GE will provide $1,000 a year to help retirees pay for premiums and create a fund to aid with catastrophic prescription drug costs. OneExchange, a division of Towers Watson, will run the exchange.

Informational meetings for retirees will be held next week in Daytona Beach Shores.

“The change in our program is consistent with trends among large companies,” McMullan said in a prepared statement. “It allows GE to offer greater choice in coverage while striking a balance among our obligations to employees, retirees and shareowners.”

The movement toward requiring employees and retirees to shoulder more of their health care expenses has been underway for more than four decades as companies seek to compete in a global market, said Aaron Liberman, emeritus professor for the University of Central Florida’s Department of Health Management and Informatics.

IBM Corp. and Time Warner Inc. recently joined GE in moving retirees into private insurance exchanges.

“What we are seeing is the death of employer-based health insurance,” Liberman said. “This is something that has been going on for years. Employers are taking the opportunity now to correct a problem that has existed for too long and that is paying far too much money for health insurance for their employees.”

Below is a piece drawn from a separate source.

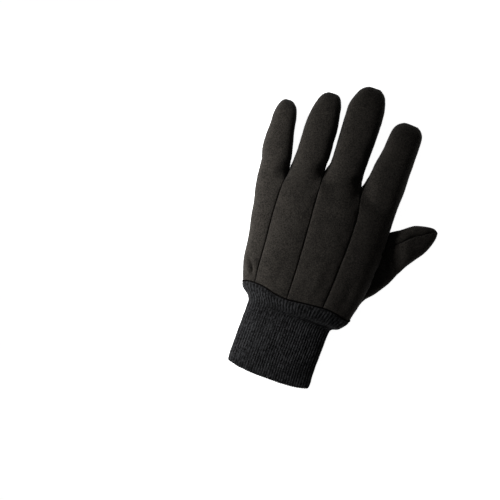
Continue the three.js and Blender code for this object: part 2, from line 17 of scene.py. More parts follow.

In 1988, about 66 percent of large firms of 200 or more employees offered retiree health benefits, according to the Kaiser Family Foundation, a nonprofit health research organization. That percentage stood at 28 percent last year.

For more than 30 years, GE operated a plant on International Speedway Boulevard in Daytona Beach. The plant was closed in the 1990s after it was acquired by Martin Marietta, which later merged with Lockheed Corp. to form Lockheed Martin.

GE’s Daytona Beach plant produced simulators for the military when it closed and at one time employed more than 3,000 people.

The plant was on property where International Speedway Corp. and development partner Jacoby Development are planning to build their One Daytona mixed-use development, across the street from Daytona International Speedway.